Other figures in the report are more encouraging. Spending on research and development was up by more than 15%, reaching nearly $1.7 billion from some $1.4 billion in 2018. Research and development budgets have continued to expand since 2016, which is a promising sign for the future. The breakdowns show that spending on technology development, in particular, has shot up. The sum reached $249 million last year, increasing 67% from $149 million in 2018. The upticks speak of an increasing focus on high-tech advancement in the Turkish defense industry.
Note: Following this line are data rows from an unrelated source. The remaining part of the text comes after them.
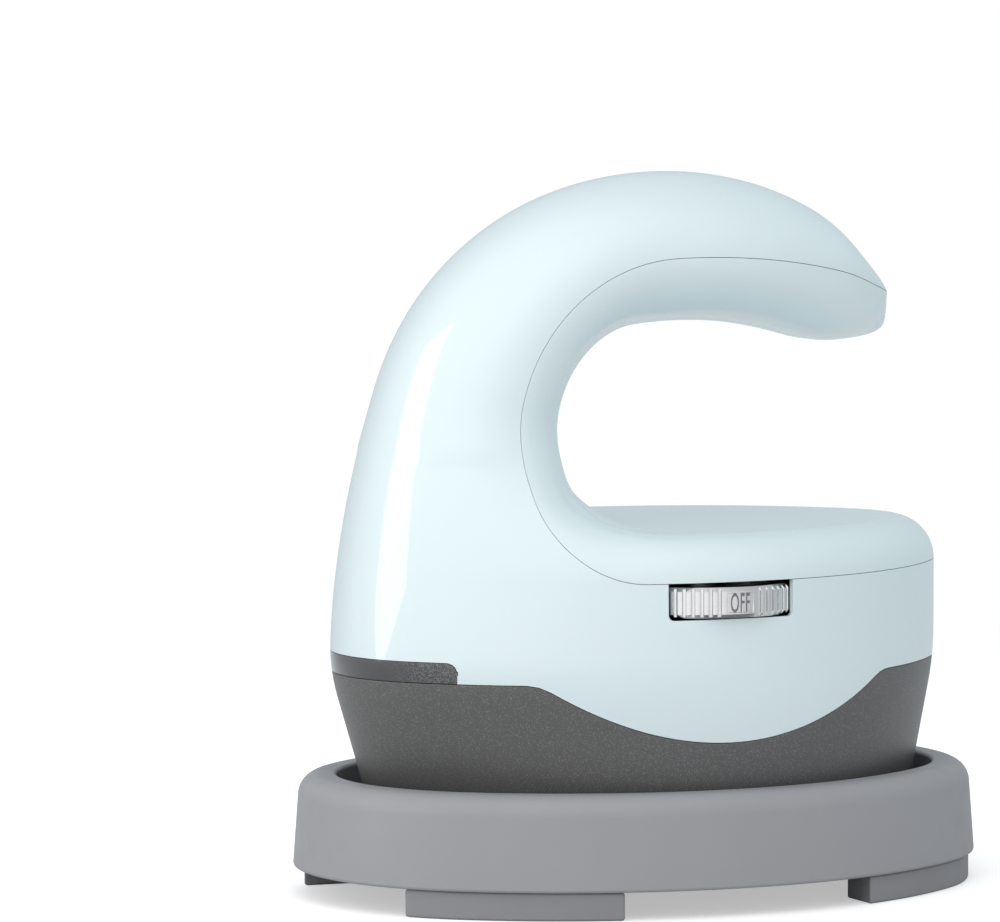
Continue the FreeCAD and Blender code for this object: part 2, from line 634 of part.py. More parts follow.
def heat_skirt():
    wall = body_solid(0, SKIRT_Z, WAIST_Z).cut(bib_region(0.0))
    wall = wall.cut(body_solid(WALL, SKIRT_Z - 1, WAIST_Z + 1))
    collar = body_solid(WALL + COLLAR_GAP, FLOOR_Z, COLLAR_TOP)
    collar = collar.cut(body_solid(WALL + COLLAR_GAP + COLLAR, FLOOR_TOP, COLLAR_TOP + 1))
    bridge = body_solid(WALL - 0.5, FLOOR_Z, FLOOR_Z + 0.9)
    skirt = wall.fuse(bridge).fuse(collar)
    skirt = skirt.cut(box(-70, WINDOW_END_X + 1, -40, 40, WAIST_Z - 0.5, 60))
    skirt = skirt.cut(Part.makeCylinder(GLAND_NECK_R + COLLAR_GAP, 20, V(DECK_TIP - 10, 0, CORD_Z),
                                        X_AXIS))
    for x, y in BOARD_POSTS:
        skirt = skirt.fuse(cyl(x, y, FLOOR_TOP - 0.5, BOARD_Z, BOARD_POST_R))
        skirt = skirt.cut(cyl(x, y, FLOOR_TOP, BOARD_Z + 1, 1.0 + SHAFT_CLEARANCE))
    saddle = box(CLAMP_X, CLAMP_X + CLAMP_LENGTH, -CLAMP_HALF, CLAMP_HALF, FLOOR_TOP - 0.5,
                 CORD_Z + 0.2)
    saddle = saddle.cut(Part.makeCylinder(CORD_BORE_R, 20, V(CLAMP_X - 5, 0, CORD_Z), X_AXIS))
    skirt = skirt.fuse(saddle)
    led_slots = [box(LED_BOARD_X - 1.5, LED_BOARD_X + 2.5, y - 1.5, y + 1.5, FLOOR_TOP - 0.5,
                     FLOOR_TOP + 7) for y in (-9.5, 9.5)]
    skirt = skirt.fuse(led_slots[0]).fuse(led_slots[1])
    skirt = skirt.cut(box(LED_BOARD_X - 0.05, LED_BOARD_X + 1.05, -10.05, 10.05, FLOOR_TOP + 2, 60))
    for x, y in PLATE_POSTS:
        skirt = skirt.cut(cyl(x, y, FLOOR_Z - 1, FLOOR_TOP + 1, SCREW_R + SHAFT_CLEARANCE))
    for x, y in HOUSING_POSTS:
        skirt = skirt.cut(cyl(x, y, FLOOR_Z - 1, FLOOR_TOP + 1, SCREW_R + SHAFT_CLEARANCE))
    for y in (-CLAMP_SCREW_Y, CLAMP_SCREW_Y):
        skirt = skirt.cut(cyl(CLAMP_X + CLAMP_LENGTH / 2, y, CORD_Z - 9, CORD_Z + 1,
                              1.0 + SHAFT_CLEARANCE))
    return skirt.cut(box(-11, -3, 4, 16, FLOOR_Z - 1, FLOOR_TOP + 1)).removeSplitter()


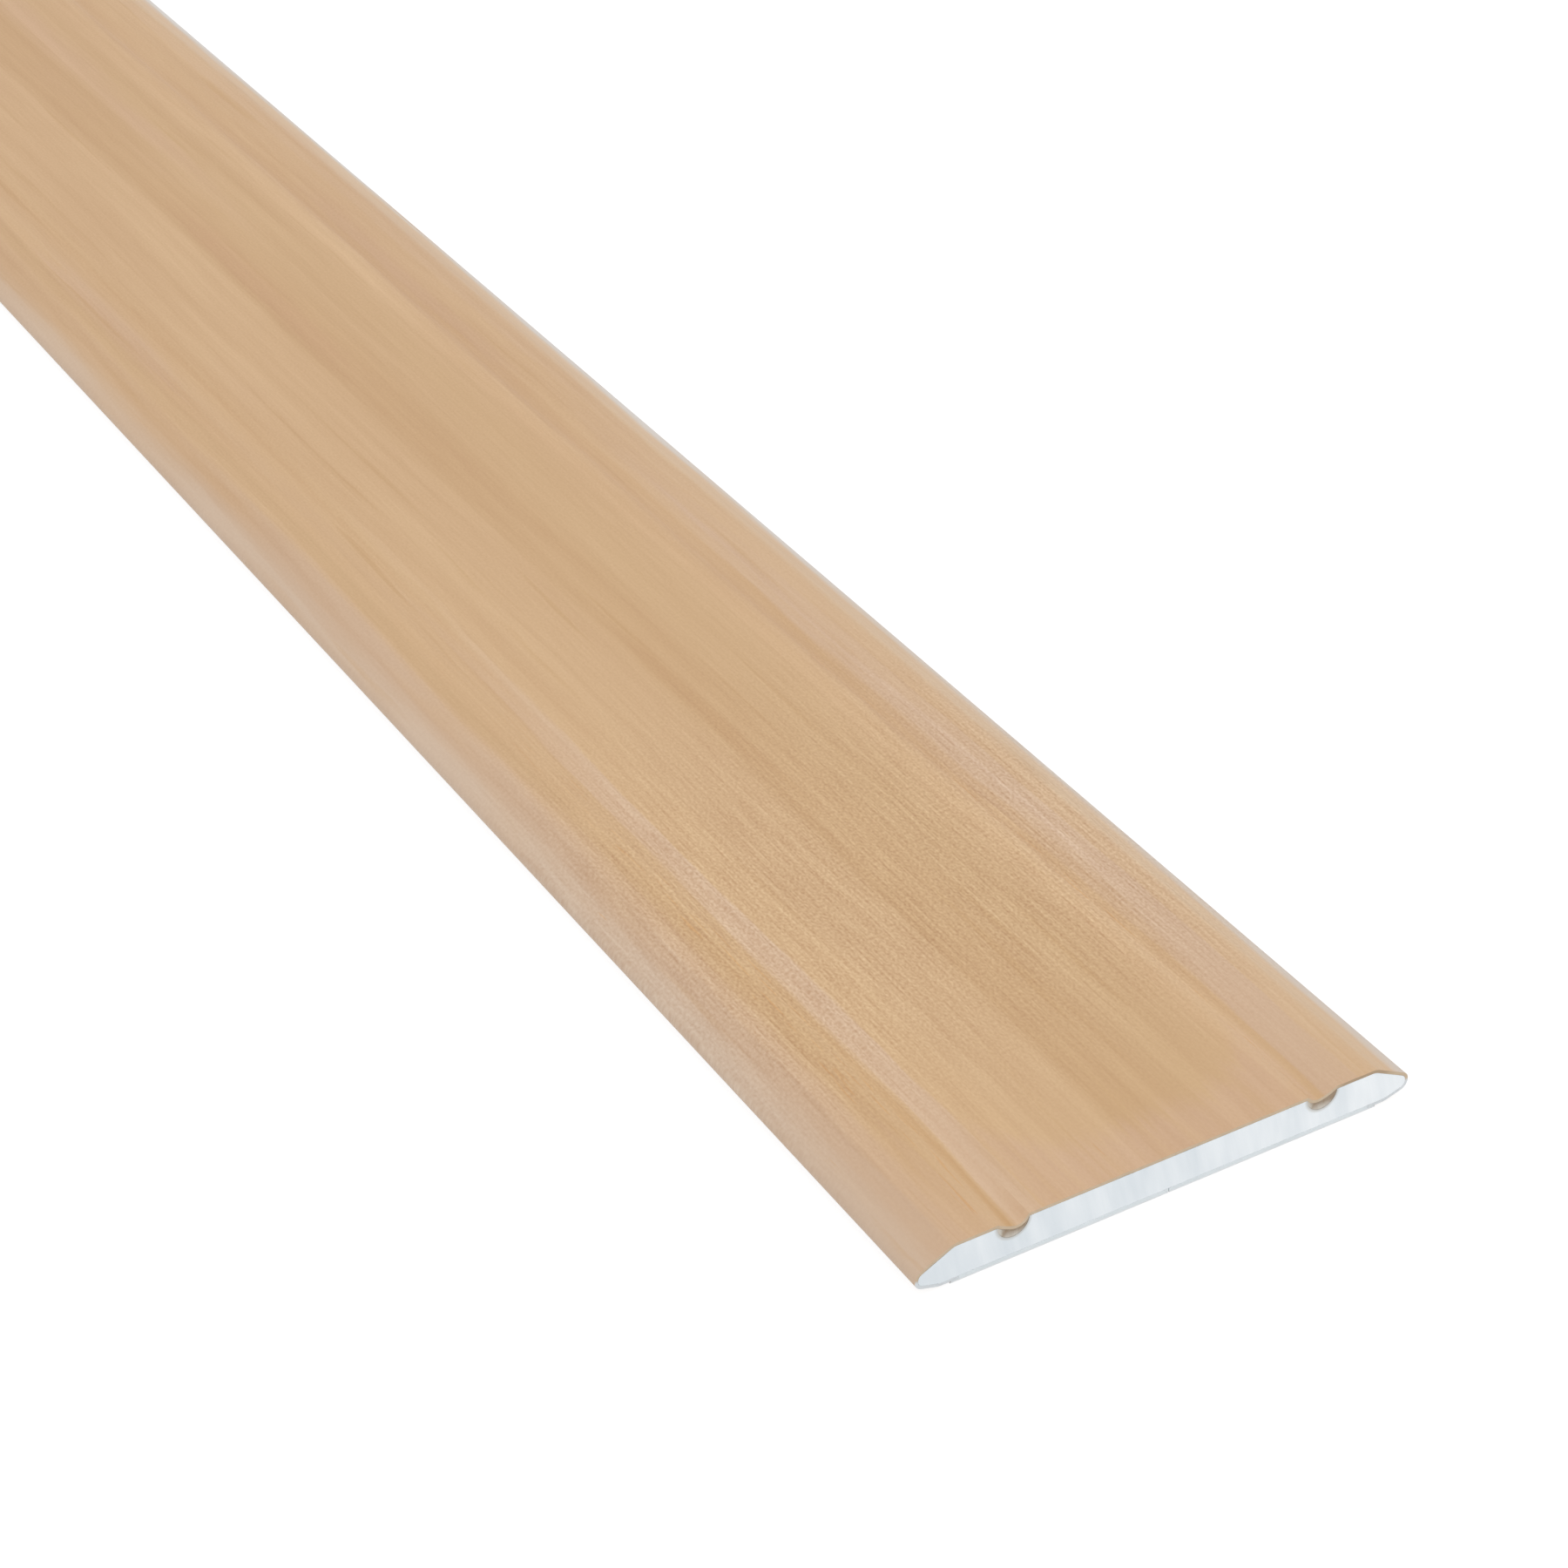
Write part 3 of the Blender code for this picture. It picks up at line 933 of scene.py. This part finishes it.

Yet the legal and bureaucratic framework on intellectual property rights continues to fall short of supporting this drive. Because of regulatory loopholes, many defense industry firms involved in research and development are embroiled in legal battles with each other over claims of intellectual property infringements. This spoils trust within the sector and deters firms from collaborating, forming joint ventures and jumping into bigger projects.

In another downside, new orders in 2019 totaled $10.7 billion, a decrease of more than 12% from the previous year. The drop, which came amid economic turmoil in Turkey, ongoing quality and trust problems in the sector and various crises stemming from Ankara’s foreign policy, shows that Turkish defense industry firms are struggling to find foreign markets and that the sector has a structural export problem. Given that the sector now supplies 90% of domestic needs, one may suggest the domestic market has reached a point of saturation. Without expanding foreign sales, Turkey can hardly sustain the expansion of the sector. Turkish defense industry firms will be fighting for contracts on the international market and the competition will be much more aggressive.

Other structural problems slowing progress in the sector include crony capitalism, extreme politicization and human capital shortages caused by brain drain.

The next several years will be highly critical for the future of the Turkish defense industry. Whether it can get past the sustainability phase and grow into a global actor will depend on the decisions and steps that Ankara takes.